• WORK TO DO:
Your task is to copy a single run of lines that starts at the line with "Continue the OpenSCAD" and stops at the line with "return Vector((math.sin(a) *", keeping both ends. Copy nothing else.

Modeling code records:
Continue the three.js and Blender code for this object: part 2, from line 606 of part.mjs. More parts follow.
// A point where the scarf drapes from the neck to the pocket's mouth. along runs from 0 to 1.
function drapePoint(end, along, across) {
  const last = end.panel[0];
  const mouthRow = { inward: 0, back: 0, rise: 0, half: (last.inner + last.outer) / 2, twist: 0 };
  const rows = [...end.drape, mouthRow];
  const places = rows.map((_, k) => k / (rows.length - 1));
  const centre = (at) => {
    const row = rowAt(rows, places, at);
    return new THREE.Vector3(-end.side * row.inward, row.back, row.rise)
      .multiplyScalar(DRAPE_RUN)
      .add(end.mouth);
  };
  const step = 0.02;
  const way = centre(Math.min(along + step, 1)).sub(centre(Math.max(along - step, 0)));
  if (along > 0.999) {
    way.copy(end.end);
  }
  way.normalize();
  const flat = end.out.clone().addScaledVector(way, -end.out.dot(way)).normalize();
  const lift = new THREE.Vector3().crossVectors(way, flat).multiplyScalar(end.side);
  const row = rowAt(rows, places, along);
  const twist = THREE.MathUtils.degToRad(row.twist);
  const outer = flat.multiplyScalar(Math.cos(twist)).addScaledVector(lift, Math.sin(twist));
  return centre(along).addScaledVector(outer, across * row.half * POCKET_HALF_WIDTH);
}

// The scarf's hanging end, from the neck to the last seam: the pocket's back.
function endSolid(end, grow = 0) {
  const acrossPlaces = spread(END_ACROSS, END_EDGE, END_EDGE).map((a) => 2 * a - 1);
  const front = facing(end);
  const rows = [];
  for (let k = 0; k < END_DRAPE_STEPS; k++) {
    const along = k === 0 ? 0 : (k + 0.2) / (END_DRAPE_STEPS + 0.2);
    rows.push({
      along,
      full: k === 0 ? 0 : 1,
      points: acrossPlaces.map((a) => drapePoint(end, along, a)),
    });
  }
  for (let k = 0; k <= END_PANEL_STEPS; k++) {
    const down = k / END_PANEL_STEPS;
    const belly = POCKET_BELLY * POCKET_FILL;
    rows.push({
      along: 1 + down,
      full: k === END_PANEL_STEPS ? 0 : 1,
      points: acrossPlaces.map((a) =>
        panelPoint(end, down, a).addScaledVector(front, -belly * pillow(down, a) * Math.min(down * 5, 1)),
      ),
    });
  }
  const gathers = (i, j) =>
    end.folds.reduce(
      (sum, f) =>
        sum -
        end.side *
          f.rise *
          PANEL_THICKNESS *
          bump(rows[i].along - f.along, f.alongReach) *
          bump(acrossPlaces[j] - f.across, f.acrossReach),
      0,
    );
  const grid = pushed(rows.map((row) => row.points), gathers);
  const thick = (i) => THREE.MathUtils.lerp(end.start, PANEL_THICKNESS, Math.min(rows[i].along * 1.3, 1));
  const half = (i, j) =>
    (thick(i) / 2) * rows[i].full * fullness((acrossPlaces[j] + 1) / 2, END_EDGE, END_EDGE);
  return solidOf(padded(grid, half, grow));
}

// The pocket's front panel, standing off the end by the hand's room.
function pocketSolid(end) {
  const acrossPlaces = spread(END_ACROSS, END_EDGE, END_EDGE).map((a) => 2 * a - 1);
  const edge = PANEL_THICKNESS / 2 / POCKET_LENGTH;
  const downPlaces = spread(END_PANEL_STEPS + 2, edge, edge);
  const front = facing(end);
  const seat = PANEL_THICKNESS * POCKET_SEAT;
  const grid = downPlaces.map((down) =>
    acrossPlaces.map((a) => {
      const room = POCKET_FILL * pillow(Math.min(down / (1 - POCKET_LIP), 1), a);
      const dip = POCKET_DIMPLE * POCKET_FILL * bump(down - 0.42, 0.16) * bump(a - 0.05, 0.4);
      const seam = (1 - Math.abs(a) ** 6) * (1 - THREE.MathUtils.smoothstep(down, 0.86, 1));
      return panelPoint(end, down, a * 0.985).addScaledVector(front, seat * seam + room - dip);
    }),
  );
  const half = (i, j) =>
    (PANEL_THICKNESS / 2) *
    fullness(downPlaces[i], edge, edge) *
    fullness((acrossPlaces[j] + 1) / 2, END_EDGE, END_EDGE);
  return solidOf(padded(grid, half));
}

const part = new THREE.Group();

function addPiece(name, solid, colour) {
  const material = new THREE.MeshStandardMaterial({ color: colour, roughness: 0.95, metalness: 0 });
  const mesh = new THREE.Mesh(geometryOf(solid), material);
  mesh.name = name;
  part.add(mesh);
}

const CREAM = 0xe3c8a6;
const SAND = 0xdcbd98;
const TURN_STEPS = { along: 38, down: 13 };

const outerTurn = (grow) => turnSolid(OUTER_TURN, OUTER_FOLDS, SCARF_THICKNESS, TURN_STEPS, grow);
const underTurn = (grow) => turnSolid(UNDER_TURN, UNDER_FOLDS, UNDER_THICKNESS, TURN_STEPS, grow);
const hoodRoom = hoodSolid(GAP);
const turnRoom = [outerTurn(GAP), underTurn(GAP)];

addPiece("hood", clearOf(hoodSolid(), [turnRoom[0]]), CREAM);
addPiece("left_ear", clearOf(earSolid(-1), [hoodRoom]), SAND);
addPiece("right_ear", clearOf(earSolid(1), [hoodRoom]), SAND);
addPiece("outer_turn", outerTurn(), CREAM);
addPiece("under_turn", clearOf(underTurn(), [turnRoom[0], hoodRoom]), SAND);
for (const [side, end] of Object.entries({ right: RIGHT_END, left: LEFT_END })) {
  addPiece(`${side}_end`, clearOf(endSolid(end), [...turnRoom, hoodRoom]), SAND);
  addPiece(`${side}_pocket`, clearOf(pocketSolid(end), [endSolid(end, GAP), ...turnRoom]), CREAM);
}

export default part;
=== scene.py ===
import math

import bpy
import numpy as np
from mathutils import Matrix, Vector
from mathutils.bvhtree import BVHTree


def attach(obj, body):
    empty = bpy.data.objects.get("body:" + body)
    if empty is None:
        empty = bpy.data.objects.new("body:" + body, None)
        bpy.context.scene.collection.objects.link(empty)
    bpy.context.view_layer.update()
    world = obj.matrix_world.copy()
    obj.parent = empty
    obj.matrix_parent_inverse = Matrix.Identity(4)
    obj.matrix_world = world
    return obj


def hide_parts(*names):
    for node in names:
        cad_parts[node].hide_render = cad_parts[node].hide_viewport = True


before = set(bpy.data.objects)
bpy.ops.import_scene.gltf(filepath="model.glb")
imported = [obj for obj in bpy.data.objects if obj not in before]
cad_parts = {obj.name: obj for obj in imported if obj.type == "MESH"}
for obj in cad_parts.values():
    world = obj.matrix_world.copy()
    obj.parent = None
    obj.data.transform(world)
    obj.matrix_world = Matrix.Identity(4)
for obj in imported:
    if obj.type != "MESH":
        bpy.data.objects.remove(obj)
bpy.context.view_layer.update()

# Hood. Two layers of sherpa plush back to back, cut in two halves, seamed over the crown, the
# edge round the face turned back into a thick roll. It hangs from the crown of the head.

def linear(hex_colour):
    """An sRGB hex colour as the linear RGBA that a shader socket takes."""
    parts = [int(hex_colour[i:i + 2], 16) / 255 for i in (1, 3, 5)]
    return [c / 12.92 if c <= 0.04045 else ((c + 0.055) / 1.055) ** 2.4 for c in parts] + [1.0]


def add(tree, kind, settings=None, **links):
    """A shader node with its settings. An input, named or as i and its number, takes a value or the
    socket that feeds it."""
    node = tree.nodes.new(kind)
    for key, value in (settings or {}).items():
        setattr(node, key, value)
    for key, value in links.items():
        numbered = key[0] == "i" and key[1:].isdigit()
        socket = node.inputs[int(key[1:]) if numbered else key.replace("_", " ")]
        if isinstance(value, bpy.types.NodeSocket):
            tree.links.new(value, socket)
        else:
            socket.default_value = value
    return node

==

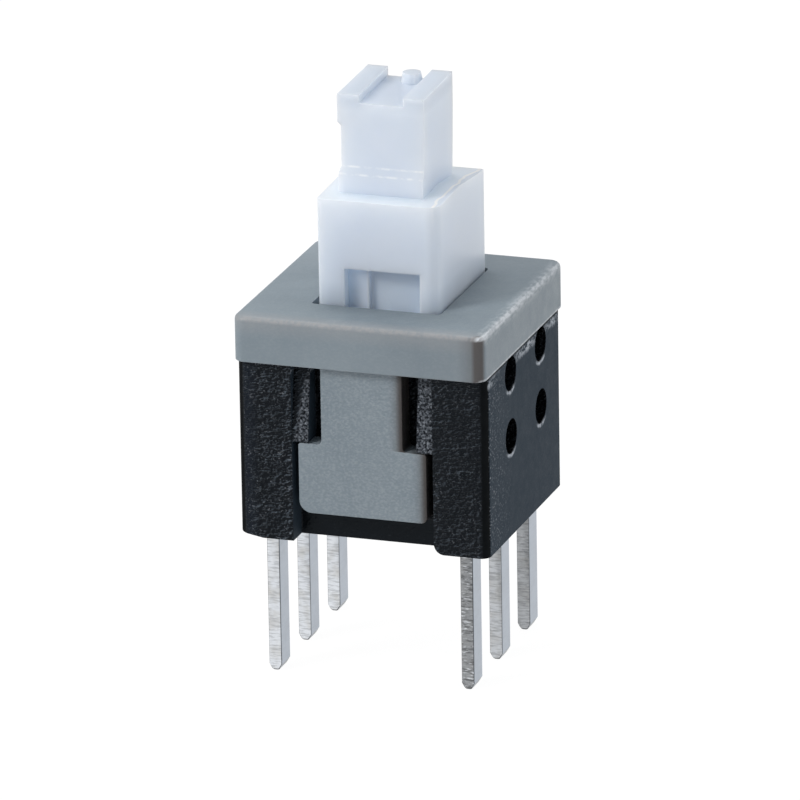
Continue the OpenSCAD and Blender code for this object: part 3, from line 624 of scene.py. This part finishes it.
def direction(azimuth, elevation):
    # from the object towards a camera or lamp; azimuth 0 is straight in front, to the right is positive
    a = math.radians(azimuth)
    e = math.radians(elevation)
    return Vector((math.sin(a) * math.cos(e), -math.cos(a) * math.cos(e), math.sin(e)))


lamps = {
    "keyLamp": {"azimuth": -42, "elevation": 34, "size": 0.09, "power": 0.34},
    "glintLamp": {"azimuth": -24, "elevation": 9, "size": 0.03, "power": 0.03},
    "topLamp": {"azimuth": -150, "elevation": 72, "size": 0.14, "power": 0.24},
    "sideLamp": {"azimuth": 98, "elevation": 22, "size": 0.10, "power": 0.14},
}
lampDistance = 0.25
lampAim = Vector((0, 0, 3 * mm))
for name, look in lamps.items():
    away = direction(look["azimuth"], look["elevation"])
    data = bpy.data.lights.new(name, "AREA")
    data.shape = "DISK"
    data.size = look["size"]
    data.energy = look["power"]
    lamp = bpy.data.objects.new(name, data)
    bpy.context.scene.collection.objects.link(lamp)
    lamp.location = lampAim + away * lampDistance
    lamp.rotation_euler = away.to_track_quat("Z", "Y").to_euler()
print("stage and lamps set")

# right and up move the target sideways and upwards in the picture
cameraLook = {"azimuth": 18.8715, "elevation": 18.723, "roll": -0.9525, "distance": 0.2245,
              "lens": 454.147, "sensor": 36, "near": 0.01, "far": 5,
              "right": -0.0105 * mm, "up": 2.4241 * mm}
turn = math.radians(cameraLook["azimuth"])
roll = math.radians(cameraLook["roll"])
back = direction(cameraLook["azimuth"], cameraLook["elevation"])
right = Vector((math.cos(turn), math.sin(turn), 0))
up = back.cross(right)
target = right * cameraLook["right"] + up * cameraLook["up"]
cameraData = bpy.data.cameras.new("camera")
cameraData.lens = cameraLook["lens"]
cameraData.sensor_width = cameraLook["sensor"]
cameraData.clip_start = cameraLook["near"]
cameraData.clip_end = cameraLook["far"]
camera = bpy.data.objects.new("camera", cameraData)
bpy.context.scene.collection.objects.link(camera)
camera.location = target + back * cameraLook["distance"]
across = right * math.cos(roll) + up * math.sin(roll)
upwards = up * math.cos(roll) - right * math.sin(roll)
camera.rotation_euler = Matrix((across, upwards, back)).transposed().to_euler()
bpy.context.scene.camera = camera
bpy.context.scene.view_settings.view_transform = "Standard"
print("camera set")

• ANSWER IN FULL:
Continue the OpenSCAD and Blender code for this object: part 3, from line 624 of scene.py. This part finishes it.
def direction(azimuth, elevation):
    # from the object towards a camera or lamp; azimuth 0 is straight in front, to the right is positive
    a = math.radians(azimuth)
    e = math.radians(elevation)
    return Vector((math.sin(a) * math.cos(e), -math.cos(a) * math.cos(e), math.sin(e)))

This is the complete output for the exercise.